Ultimately, as much attention needs to be devoted to issues of inclusion as is being directed at diversity, said panel moderator Ivy Kagan Bierman, a partner in the Los Angeles-based law firm Loeb and Loeb, who directs the entertainment law track of the School of Law’s Entertainment, Arts, and Sports Law graduate program. “We see this in organizations, in companies, in law firms,” Bierman said. “We recruit wonderful, diverse candidates, but they don’t stay because it’s not an inclusive environment.”
For women, especially those of color, closing the gender wage gap is crucial. Even though they perform the same work, they have been tremendously underpaid in comparison to their white male counterparts, Bierman said.
Ruth Riley, TV studio and radio analyst for the NBA’s Miami Heat, is aware of that fact better than anyone. The retired WNBA player, who won a gold medal at the 2004 Athens Games as a member of the U.S. Women’s Olympic basketball team, often felt uninformed about equal-pay-for-equal-work concerns when she entered the job market after her professional playing career.
But the pay gap is shrinking, she said. “Women in sports have come a long way. We’ve heard about the U.S. women’s soccer team’s fight for equality, and there’s been tremendous growth in the WNBA,” Riley explained.

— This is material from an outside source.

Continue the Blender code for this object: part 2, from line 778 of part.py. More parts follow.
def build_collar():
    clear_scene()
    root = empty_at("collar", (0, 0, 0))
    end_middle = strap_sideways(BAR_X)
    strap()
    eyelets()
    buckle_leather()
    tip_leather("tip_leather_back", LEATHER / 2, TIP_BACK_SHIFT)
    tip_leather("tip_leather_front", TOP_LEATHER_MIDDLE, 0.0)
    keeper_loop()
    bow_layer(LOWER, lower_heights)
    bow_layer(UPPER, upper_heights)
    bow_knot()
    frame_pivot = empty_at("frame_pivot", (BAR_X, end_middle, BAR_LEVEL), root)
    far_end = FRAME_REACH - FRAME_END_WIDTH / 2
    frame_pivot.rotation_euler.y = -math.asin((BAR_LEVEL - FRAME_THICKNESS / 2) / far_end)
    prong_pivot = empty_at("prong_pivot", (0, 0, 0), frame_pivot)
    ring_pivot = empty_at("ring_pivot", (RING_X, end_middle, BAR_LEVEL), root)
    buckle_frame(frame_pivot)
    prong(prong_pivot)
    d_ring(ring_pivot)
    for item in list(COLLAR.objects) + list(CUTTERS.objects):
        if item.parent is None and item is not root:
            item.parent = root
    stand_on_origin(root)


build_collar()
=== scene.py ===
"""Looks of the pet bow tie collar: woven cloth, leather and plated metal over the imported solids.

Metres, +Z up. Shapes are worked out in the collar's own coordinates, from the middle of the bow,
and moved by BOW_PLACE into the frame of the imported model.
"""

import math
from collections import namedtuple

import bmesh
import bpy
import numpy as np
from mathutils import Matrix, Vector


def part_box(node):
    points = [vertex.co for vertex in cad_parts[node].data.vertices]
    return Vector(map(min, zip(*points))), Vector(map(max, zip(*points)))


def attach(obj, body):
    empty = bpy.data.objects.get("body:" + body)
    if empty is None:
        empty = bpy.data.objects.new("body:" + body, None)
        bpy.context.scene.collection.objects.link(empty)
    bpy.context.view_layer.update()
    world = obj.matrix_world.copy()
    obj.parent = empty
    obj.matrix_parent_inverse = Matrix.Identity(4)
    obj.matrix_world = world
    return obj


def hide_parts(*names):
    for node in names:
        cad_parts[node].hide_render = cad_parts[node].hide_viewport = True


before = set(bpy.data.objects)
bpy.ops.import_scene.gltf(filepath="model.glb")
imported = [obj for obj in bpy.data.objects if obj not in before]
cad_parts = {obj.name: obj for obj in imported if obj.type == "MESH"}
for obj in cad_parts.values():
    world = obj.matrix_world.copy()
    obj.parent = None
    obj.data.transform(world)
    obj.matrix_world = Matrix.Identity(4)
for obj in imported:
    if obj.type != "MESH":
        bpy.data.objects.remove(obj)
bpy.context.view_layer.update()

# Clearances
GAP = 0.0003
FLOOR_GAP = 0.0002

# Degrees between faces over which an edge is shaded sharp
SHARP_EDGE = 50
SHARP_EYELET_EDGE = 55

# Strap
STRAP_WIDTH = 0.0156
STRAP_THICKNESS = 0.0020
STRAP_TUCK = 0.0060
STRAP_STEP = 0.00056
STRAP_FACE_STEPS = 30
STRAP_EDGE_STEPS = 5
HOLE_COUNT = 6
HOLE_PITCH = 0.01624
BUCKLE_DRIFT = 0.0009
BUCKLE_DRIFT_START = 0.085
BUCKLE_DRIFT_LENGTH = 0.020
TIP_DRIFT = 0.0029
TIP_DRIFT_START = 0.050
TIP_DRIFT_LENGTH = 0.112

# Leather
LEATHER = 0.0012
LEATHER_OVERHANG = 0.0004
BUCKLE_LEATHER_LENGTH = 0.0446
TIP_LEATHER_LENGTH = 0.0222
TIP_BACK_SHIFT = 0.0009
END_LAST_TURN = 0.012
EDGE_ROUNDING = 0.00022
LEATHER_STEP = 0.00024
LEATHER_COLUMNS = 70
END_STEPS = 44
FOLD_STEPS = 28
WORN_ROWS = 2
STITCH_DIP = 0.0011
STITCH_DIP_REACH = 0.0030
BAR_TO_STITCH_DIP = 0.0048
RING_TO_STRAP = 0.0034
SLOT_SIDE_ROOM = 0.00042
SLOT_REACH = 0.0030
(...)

But it’s not just the revenue. “It’s the lack of coverage,” she bemoaned. She noted a TV commercial that aired regularly during the men’s and women’s NCAA basketball tournaments that revealed that more than 40 percent of athletes are female, yet they receive less than 10 percent of total media coverage.
“That 10 percent was 4 percent when I was playing,” Riley said, noting her pride in young athletes who are using their platforms now to raise awareness about the issue.
Other panels at the two-day forum addressed esports in South Florida, the upcoming Formula 1 grand prix race in Miami Gardens, how influencers are keeping up with social media, music catalog sales and acquisitions, and efforts to reshape Miami’s public art space.